In the end, my advice to the people on both ends of this tug-of-war is to try and argue from a position of intelligence rather than one of either ignorance or stupidity. On the one hand, those who would rail against the destructive video game culture should perhaps play with the machines some more before coming to a summary judgement. I suggest they try out Mario Kart: Double Dash or Guitar Hero.

On the other hand, I think that the gaming community should take a more realistic look at itself and come to grips with the fact that it is still dominated by the aesthetic sensibilities of Beavis and Butthead. If you really want to convince people that games have more to offer than drive-by shootings, urban warfare, and misogyny, then maybe you should stop defendng that sort of content and show the world that you have something more worthwhile to offer. I suggest demoing Mario Kart! or Guitar Hero.

 

3 Responses to “They are Both Stupid”

  1. UniformedLayman says:

    If pretending to kill zombies with a lawn mower is wrong, then I don’t want to be right.

  2. Chris Ryland says:

    What you say makes sense as far as it goes, but can you really think that hundreds of millions of man-hours of video game play per year is somehow good for the soul of this country, or any any country? Whatever happened to real reality (vs. the virtual realities of game play)?

  3. dete says:

    Three points for Chris:

    1 – I would suggest that most video game playing is eating into time previously spent watching TV. If anything that’s an improvement (active vs. passive), but it’s certainly not making anything worse.

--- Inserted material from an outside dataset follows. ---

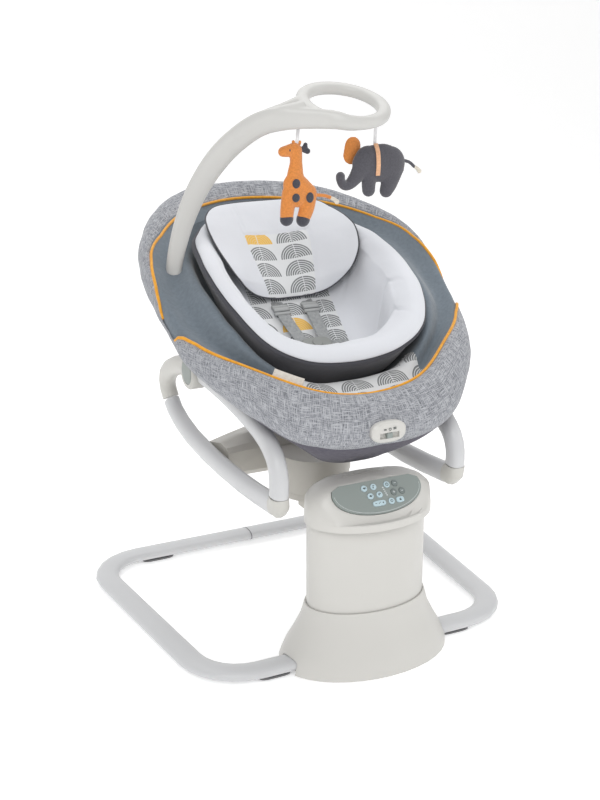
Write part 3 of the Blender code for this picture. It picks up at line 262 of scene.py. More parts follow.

    2 – What’s the alternative? Mandate that every citizen read at least two chapters of Nietzsche each month? You can’t force people to spend their free time in productive and life-improving activities.

    3 – Games are only going to get more social, rather than less. I’ve made more friends more easily online than I ever did in real life. It’s simply easier to find people with similar interests on the internet, especially when those interests lie outside the mainstream.